_EXERCISE OBJECTIVE_
Copy, character for character, the lines running from the one with "Turn this picture" to the one with "from math import cos, radians, sin, sqrt", ends included. Leave out every other line.

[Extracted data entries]
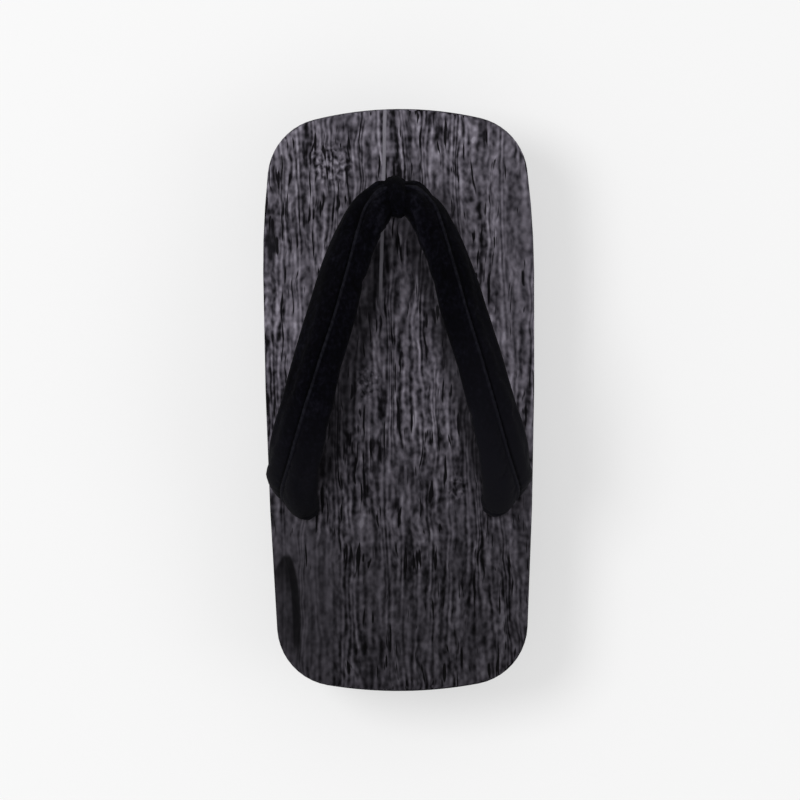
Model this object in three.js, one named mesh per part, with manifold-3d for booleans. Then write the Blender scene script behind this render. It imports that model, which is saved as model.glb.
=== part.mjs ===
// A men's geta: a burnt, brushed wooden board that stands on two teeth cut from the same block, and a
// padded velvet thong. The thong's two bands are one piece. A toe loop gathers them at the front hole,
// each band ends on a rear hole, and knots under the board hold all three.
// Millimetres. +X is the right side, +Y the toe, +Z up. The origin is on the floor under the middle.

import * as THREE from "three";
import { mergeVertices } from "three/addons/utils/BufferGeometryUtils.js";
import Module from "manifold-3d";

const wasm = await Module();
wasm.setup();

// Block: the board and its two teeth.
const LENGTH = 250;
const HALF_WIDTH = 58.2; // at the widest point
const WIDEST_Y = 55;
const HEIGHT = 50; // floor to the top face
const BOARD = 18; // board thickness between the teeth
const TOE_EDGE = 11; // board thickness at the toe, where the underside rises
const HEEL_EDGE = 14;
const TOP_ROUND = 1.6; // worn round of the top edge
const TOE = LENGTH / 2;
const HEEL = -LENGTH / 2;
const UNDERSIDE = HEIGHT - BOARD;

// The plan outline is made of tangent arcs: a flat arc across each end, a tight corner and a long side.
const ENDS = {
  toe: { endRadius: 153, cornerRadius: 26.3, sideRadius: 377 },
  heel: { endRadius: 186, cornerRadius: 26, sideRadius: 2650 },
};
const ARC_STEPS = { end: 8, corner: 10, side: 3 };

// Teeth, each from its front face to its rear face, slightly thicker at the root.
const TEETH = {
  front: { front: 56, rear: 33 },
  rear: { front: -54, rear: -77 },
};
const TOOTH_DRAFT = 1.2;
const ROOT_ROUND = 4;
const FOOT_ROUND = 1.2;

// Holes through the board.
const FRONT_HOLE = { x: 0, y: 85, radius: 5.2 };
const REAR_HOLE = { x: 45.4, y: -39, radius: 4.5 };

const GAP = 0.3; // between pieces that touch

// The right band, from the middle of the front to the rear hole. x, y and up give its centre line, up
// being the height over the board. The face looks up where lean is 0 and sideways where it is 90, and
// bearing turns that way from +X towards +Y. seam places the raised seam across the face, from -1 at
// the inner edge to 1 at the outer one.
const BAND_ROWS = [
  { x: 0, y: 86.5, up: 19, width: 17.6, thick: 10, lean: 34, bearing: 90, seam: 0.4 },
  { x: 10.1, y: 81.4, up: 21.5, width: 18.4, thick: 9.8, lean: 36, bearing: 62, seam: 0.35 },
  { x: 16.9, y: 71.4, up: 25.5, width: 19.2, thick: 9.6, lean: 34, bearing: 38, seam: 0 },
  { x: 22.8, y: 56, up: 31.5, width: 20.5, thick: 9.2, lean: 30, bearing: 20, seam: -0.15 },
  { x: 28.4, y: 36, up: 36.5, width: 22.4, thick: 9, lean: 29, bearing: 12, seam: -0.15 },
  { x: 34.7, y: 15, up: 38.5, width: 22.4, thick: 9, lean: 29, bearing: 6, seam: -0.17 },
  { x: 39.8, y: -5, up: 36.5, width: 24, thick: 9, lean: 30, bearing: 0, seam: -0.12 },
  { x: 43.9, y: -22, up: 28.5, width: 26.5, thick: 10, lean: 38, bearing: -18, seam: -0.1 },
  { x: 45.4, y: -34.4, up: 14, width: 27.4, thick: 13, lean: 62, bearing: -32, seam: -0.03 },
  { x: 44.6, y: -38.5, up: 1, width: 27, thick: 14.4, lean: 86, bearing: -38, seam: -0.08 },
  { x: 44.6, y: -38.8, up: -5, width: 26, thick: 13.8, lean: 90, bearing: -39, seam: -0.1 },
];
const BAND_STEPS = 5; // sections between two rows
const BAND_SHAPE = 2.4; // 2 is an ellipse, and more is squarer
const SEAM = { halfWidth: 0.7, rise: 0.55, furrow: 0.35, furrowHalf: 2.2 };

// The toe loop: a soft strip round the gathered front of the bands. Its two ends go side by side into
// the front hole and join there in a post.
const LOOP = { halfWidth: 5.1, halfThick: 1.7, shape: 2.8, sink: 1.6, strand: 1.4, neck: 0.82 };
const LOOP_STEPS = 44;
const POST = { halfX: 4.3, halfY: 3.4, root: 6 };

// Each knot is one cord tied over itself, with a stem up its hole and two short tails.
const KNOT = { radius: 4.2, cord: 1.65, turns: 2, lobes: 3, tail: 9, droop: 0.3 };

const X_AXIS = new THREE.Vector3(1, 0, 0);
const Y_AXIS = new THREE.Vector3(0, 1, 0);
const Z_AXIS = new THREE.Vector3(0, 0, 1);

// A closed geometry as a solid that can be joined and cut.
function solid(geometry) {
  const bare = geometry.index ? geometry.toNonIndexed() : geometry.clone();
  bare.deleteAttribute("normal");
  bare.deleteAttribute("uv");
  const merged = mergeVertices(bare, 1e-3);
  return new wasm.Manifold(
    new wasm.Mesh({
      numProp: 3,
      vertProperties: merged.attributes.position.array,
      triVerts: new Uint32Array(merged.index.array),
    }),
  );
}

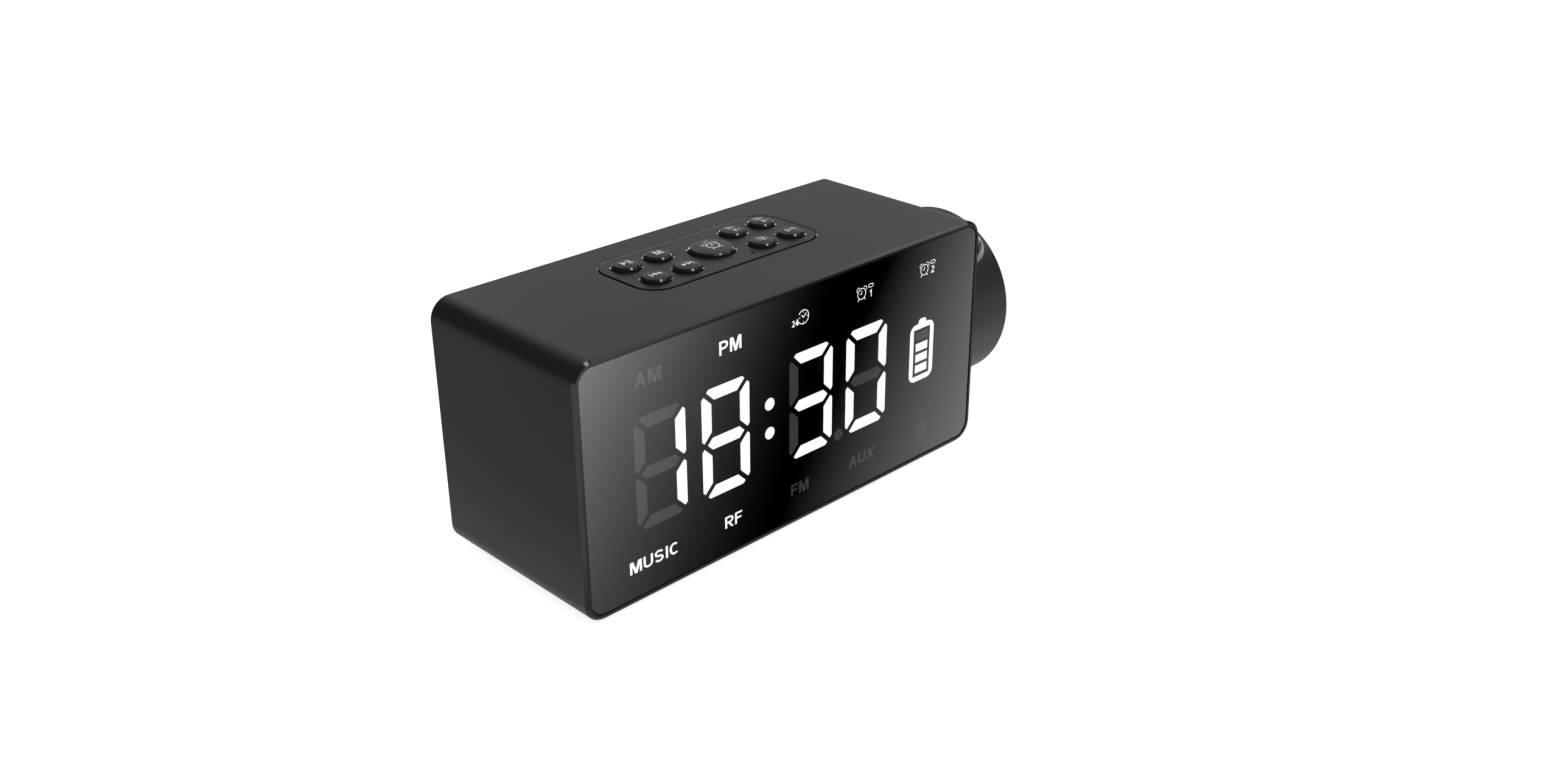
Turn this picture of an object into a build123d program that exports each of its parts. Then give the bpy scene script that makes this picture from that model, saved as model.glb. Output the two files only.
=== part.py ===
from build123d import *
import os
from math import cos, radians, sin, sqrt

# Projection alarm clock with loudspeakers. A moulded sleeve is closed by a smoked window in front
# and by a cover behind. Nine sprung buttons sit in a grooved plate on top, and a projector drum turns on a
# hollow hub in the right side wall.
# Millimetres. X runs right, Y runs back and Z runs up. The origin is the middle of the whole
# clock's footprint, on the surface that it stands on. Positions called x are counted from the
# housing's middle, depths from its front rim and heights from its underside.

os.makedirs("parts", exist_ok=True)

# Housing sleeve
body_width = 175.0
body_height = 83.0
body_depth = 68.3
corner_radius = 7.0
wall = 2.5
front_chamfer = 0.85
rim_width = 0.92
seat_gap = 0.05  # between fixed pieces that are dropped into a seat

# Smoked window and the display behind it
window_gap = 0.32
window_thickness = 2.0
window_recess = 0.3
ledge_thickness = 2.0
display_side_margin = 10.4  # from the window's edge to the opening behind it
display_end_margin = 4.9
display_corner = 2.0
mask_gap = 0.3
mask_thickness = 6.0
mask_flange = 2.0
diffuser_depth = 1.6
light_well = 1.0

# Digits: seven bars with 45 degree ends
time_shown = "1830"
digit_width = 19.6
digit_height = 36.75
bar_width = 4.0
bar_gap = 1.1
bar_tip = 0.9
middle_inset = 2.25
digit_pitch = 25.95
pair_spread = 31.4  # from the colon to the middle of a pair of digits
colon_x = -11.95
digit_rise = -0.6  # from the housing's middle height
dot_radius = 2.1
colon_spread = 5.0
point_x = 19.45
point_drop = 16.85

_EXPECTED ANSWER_
Turn this picture of an object into a build123d program that exports each of its parts. Then give the bpy scene script that makes this picture from that model, saved as model.glb. Output the two files only.
=== part.py ===
from build123d import *
import os
from math import cos, radians, sin, sqrt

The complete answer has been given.